As the story speeds up into the final moments, the narrator begins to emphasize more and more just how precarious every turn of the story is. If Dennis had put his note in any other napkin, Peter would not have delayed his escape. If Dennis was unable to find the locket Peter threw out of the window, he wouldn’t have known Peter needed help breaking his fall. The story becomes a series of extreme coincidences, almost as if there is some supernatural force pushing the characters toward a certain outcome.
The role of napkins in the novel is so pervasive it is unsurprising to learn that King originally titled the novel The Napkins. The narrator is clear from the beginning that napkins play an important role in the novel. When Sasha first tells Peter the Kingdom will probably never depend on a napkin, it is a playful misdirection. The Kingdom does, in the end, depend on napkins. When Dennis says he likes Peter because Peter only yelled at him once to bring him a napkin, it would have been difficult to guess that the fate of the Kingdom would rely on Dennis bringing Peter many hundreds of napkins. Napkins function figuratively like the small acts of kindness that lead to Flagg’s fall. Individually, napkins seem to be unimportant, but when turned into a habit, they become key to defeating evil.

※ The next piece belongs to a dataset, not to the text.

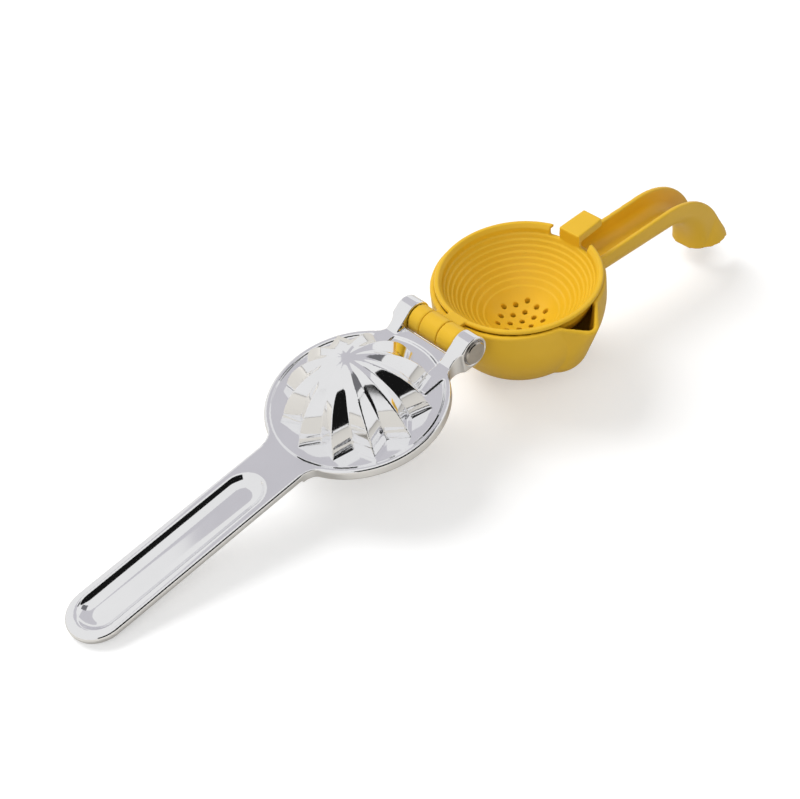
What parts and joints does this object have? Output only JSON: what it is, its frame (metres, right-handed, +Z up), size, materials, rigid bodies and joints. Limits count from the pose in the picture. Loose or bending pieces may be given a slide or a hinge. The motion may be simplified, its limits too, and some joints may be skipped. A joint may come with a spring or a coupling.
{
  "type": "hinged lemon squeezer",
  "caption": "Hand-held hinged citrus press: a bowl with pouring spout and channel handle, a stepped strainer cup and a press arm with a fluted dome, on one hinge pin.",
  "frame": {"origin": "centre of the flat pad under the bowl, on the table it rests on", "axes": "+X from the bowl towards the yellow channel handle, +Z up from the table; the spout and the pin's head point to -Y"},
  "size_m": [0.3887, 0.0869, 0.0613],
  "materials": {
    "bowl_enamel": "glossy yellow enamel on cast aluminium",
    "strainer_enamel": "glossy yellow enamel on cast aluminium",
    "press_plating": "polished bright plating on cast aluminium",
    "pin_steel": "polished",
    "washer_steel": "satin",
    "ring_steel": "satin"
  },
  "bodies": {
    "bowl_body": {"bowl": "bowl_enamel", "hinge_pin": "pin_steel", "head_washer": "washer_steel", "retaining_ring": "ring_steel"},
    "strainer_body": {"strainer": "strainer_enamel"},
    "press_body": {"press_arm": "press_plating"}
  },
  "joints": [
    {"name": "press_hinge", "type": "hinge", "parent": "bowl_body", "child": "press_body", "pos_m": [-0.05051, 0, 0.04574], "axis": [0, 1, 0], "range_deg": [0, 182.4]},
    {"name": "strainer_hinge", "type": "hinge", "parent": "bowl_body", "child": "strainer_body", "pos_m": [-0.05051, 0, 0.04574], "axis": [0, -1, 0], "range_deg": [0, 182.4]}
  ]
}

Many of the characters are visited by their deceased parents in some way. Peter is visited by his father’s ghost, but he is also soothed by the voice of his mother as he tries to tie the knot while Flagg runs up the stairs of the Needle. Dennis is similarly soothed by his father’s voice when he is trying to find the locket in the snow. Thomas, on the other hand, is haunted by his father’s voice and wishes he could be visited by his ghost so he could apologize. On one hand, King is very deliberate in demonstrating the way parenting determines the characterization of the characters. Peter takes after Sasha just as Dennis takes after his father. On the other hand, there is also a supernatural element to the legacy of parents in their children’s lives. These supernatural visitations make material the importance of parenting.